Di sicuro sono state bocciate idee – perché non ammissibili per estraneità di materia o mancanza di copertura – che avevano fatto già discutere. Su tutti il cosiddetto emendamento Renzi, presentato da Alice Buonguerrieri di Fratelli d’Italia, che prevedeva un tetto ai compensi per attività estere svolte da parlamentari. Insomma, è durata il tempo di qualche polemica l’iniziativa di FdI contro il leader di Italia viva. Stesso destino è toccato alla proroga della sospensione delle multe per i No-vax, chiesta dalla Lega.

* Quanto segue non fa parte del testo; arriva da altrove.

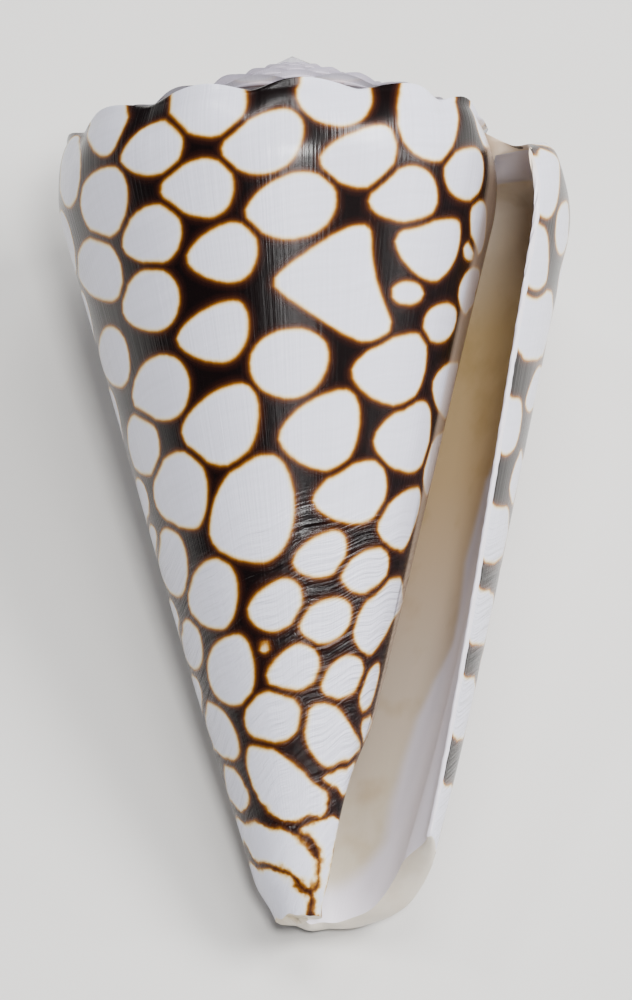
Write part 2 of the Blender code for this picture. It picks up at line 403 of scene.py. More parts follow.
    def edges(self, lining: Sheet) -> tuple[Sheet, Sheet]:
        """The rounded edges: down the lip, and round the front end.

        Args:
            lining: The inside of the mouth.

        Returns:
            The lip's edge and the front end's edge.
        """
        steps = self.steps
        outside = self.outside.points
        share = (np.arange(steps.edge + 1) / steps.edge)[:, None]
        bulge = np.sqrt(np.maximum(1.0 - (2.0 * share - 1.0) ** 2, 0.0))
        growing = outside[0] - outside[1]
        growing /= np.linalg.norm(growing, axis=-1, keepdims=True)
        downward = np.array([0.0, -1.0, 0.0])
        corner = smooth((np.arange(steps.base + 1) - steps.base + 8) / 8.0)[:, None]
        way = growing * (1.0 - 0.5 * corner) + downward * 0.5 * corner
        thick = np.linalg.norm(outside[0] - lining.points[0], axis=-1)[:, None]
        thick = np.minimum(thick, 1.0) * smooth(np.arange(steps.base + 1)[:, None] / 4.0)
        lip = []
        for part, swell in zip(share, bulge):
            lip.append(outside[0] * (1.0 - part) + lining.points[0] * part + way * 0.38 * swell * thick)
        lip_points = np.stack(lip)
        lip_points[:, 0] = outside[steps.meet, steps.ramp_rows : steps.ramp_rows + steps.edge + 1]
        rim = []
        outer_rim = outside[: steps.cavity + 1, steps.base]
        inner_rim = lining.points[:, steps.base]
        blend = smooth(1.0 - np.arange(steps.cavity + 1) / 8.0)[:, None]
        way = growing[-1] * 0.5 * blend + downward * (1.0 - 0.5 * blend)
        thick = np.minimum(np.linalg.norm(outer_rim - inner_rim, axis=-1), 1.0)[:, None]
        for part, swell in zip(share, bulge):
            rim.append(outer_rim * (1.0 - part) + inner_rim * part + way * 0.38 * swell * thick)
        rim_points = np.stack(rim, axis=1)
        lip_turn = np.zeros(lip_points.shape[:2])
        rim_turn = np.repeat(self.turns[: steps.cavity + 1, None], steps.edge + 1, axis=1)
        lip_sheet = Sheet("lip_edge", lip_points, lip_turn, -lip_points[..., 1])
        return lip_sheet, Sheet("front_edge", rim_points, rim_turn, -rim_points[..., 1])

    def back_wall(self, lining: Sheet) -> Sheet:
        """Closes the mouth's hollow where it ends, out of sight.

        Args:
            lining: The inside of the mouth.

        Returns:
            The closing wall.
        """
        steps = self.steps
        rows = np.maximum(np.arange(steps.base + 1), steps.ramp_rows + steps.edge)
        points = np.stack([lining.points[-1], self.outside.points[steps.deep, rows]])
        return Sheet("back_wall", points, np.ones(points.shape[:2]), -points[..., 1])


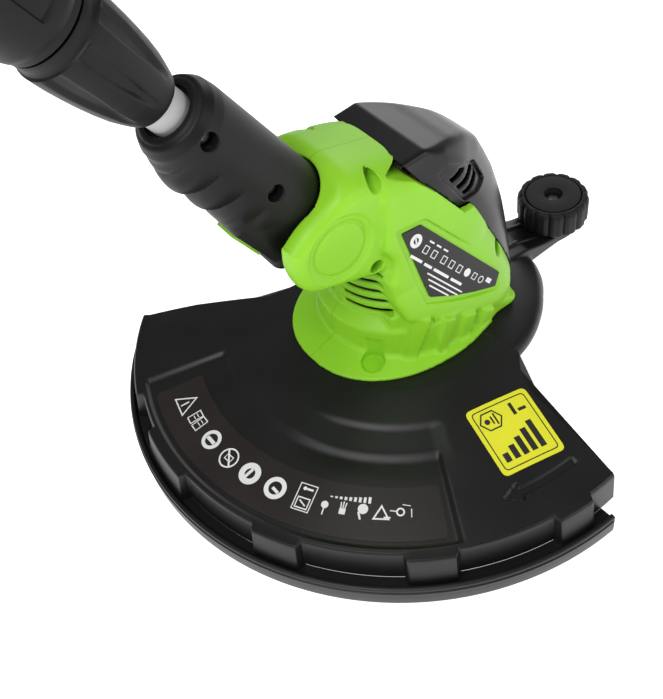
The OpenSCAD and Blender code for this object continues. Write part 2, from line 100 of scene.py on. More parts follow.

Il partito di Matteo Salvini però può brindare su un altro versante: è ammissibile l’emendamento depositato per aumentare di tre miliardi di euro i fondi da mettere per il ponte sullo Stretto.

Impatriati e abbandonati

Comunque sia, nelle prossime settimane il governo dovrà arginare il malcontento che monta intorno al provvedimento. Non sono solo i sindacati a preparare la mobilitazione per i grandi temi assenti nella legge di Bilancio. Dagli italiani all’estero alle associazioni di volontariato, leggendo i singoli articoli del testo, tutti si stanno lamentando della manovra economica che sta proseguendo il cammino in commissione Bilancio alla Camera. Sorprende la scure che si abbatte sugli italiani all’estero, tema da sempre caro alla destra: la legge per garantire a loro il voto porta la firma di Mirko Tremaglia, storico dirigente del Msi.

Gli eredi della fiamma hanno dimenticato le priorità di un tempo. «Il governo Meloni fa cassa sugli italiani all’estero con un taglio verticale di 55 milioni, anche per finanziare la follia del progetto dei migranti in Albania», osserva il vicecapogruppo del Pd alla Camera, Toni Ricciardi, che denuncia anche «il blocco della rivalutazione per i pensionati italiani all’estero, per recuperare 8 milioni, e lo stop alla disoccupazione per i rimpatriati».

Un mix di misure che fanno il paio con il precedente taglio agli sgravi per gli impatriati, che ha colpito in particolare il Mezzogiorno, che aveva benefici maggiori. Su tutt’altro fronte, il Forum del terzo settore chiede una maggiore attenzione, battendosi contro la norma, voluta dal ministro dell’Economia, Giancarlo Giorgetti, che prevede la presenza di un rappresentante del Mef a vigilare sui bilanci degli enti che beneficiano di risorse pubbliche.

«A seguito della riforma, infatti, le attività del terzo settore sono già soggette a rigida vigilanza», ha sottolineato Vanessa Pallucchi, portavoce del Forum terzo settore. Che ha rilanciato: «Siamo molto preoccupati anche dalla norma che, introducendo un limite di spesa per l’acquisto di beni e servizi, rischia di diventare subito un incomprensibile freno all’economia sociale, ovvero a tutte quelle attività che vanno nella direzione di uno sviluppo inclusivo e sostenibile del paese».